<<<<

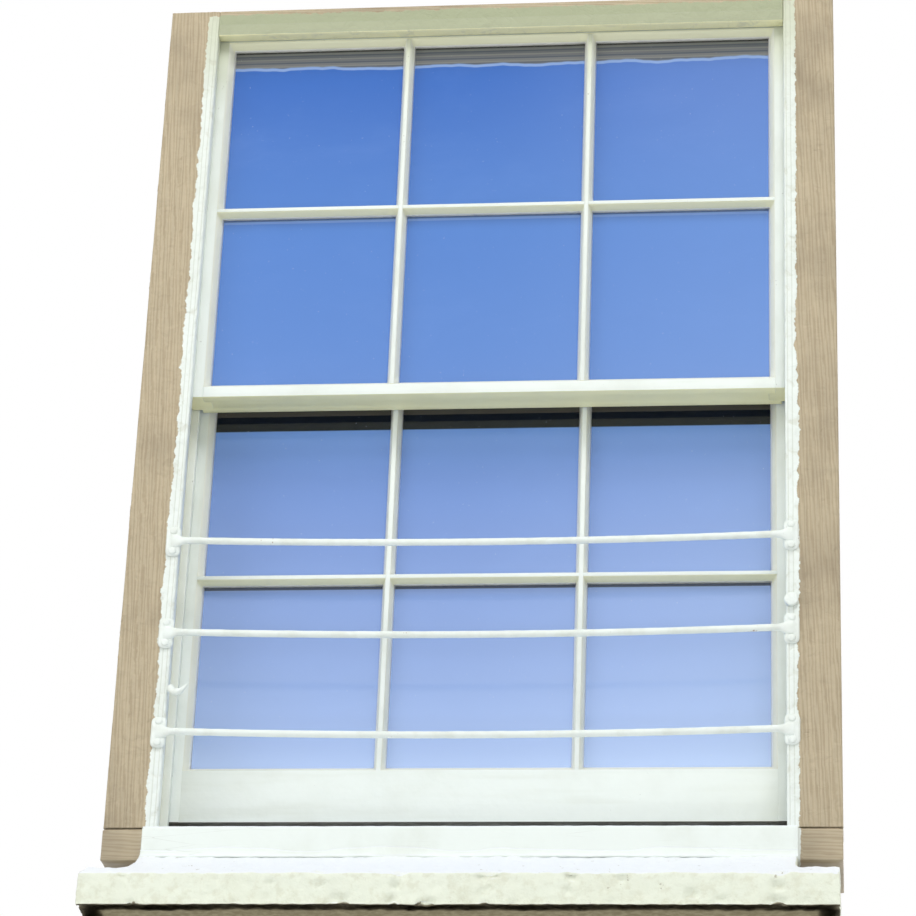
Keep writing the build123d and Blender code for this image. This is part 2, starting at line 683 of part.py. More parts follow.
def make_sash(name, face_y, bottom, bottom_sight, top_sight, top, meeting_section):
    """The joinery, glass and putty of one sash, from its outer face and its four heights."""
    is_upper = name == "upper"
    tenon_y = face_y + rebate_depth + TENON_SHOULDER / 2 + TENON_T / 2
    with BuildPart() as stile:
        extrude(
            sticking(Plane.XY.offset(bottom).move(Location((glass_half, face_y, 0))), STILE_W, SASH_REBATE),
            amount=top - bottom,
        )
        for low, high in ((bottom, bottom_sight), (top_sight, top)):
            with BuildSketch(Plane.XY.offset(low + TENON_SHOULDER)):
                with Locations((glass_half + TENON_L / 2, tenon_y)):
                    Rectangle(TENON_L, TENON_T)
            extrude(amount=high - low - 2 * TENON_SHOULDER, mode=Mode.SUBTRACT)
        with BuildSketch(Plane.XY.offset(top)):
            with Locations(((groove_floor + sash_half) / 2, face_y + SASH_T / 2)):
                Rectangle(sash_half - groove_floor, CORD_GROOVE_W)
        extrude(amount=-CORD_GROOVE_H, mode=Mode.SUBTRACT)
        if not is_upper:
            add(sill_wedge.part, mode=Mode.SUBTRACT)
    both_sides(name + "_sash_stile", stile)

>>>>

Task prompt
Your task is to repeat the data exactly, with nothing left out.

Task answer
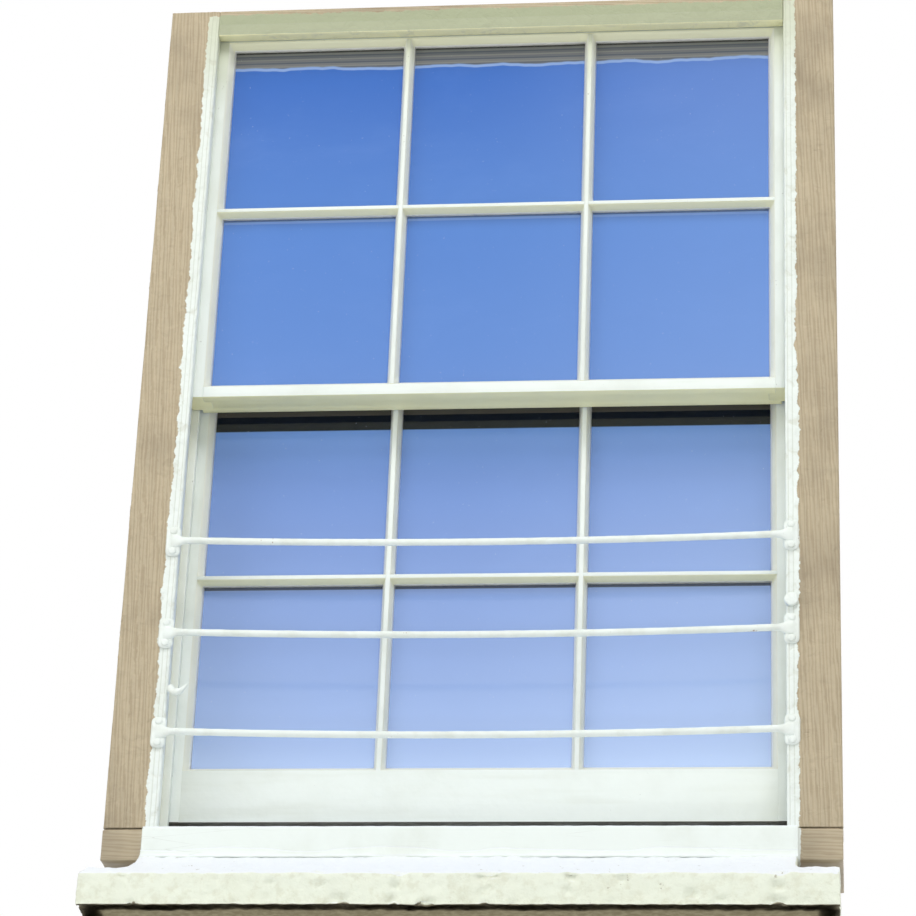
Keep writing the build123d and Blender code for this image. This is part 2, starting at line 683 of part.py. More parts follow.
def make_sash(name, face_y, bottom, bottom_sight, top_sight, top, meeting_section):
    """The joinery, glass and putty of one sash, from its outer face and its four heights."""
    is_upper = name == "upper"
    tenon_y = face_y + rebate_depth + TENON_SHOULDER / 2 + TENON_T / 2
    with BuildPart() as stile:
        extrude(
            sticking(Plane.XY.offset(bottom).move(Location((glass_half, face_y, 0))), STILE_W, SASH_REBATE),
            amount=top - bottom,
        )
        for low, high in ((bottom, bottom_sight), (top_sight, top)):
            with BuildSketch(Plane.XY.offset(low + TENON_SHOULDER)):
                with Locations((glass_half + TENON_L / 2, tenon_y)):
                    Rectangle(TENON_L, TENON_T)
            extrude(amount=high - low - 2 * TENON_SHOULDER, mode=Mode.SUBTRACT)
        with BuildSketch(Plane.XY.offset(top)):
            with Locations(((groove_floor + sash_half) / 2, face_y + SASH_T / 2)):
                Rectangle(sash_half - groove_floor, CORD_GROOVE_W)
        extrude(amount=-CORD_GROOVE_H, mode=Mode.SUBTRACT)
        if not is_upper:
            add(sill_wedge.part, mode=Mode.SUBTRACT)
    both_sides(name + "_sash_stile", stile)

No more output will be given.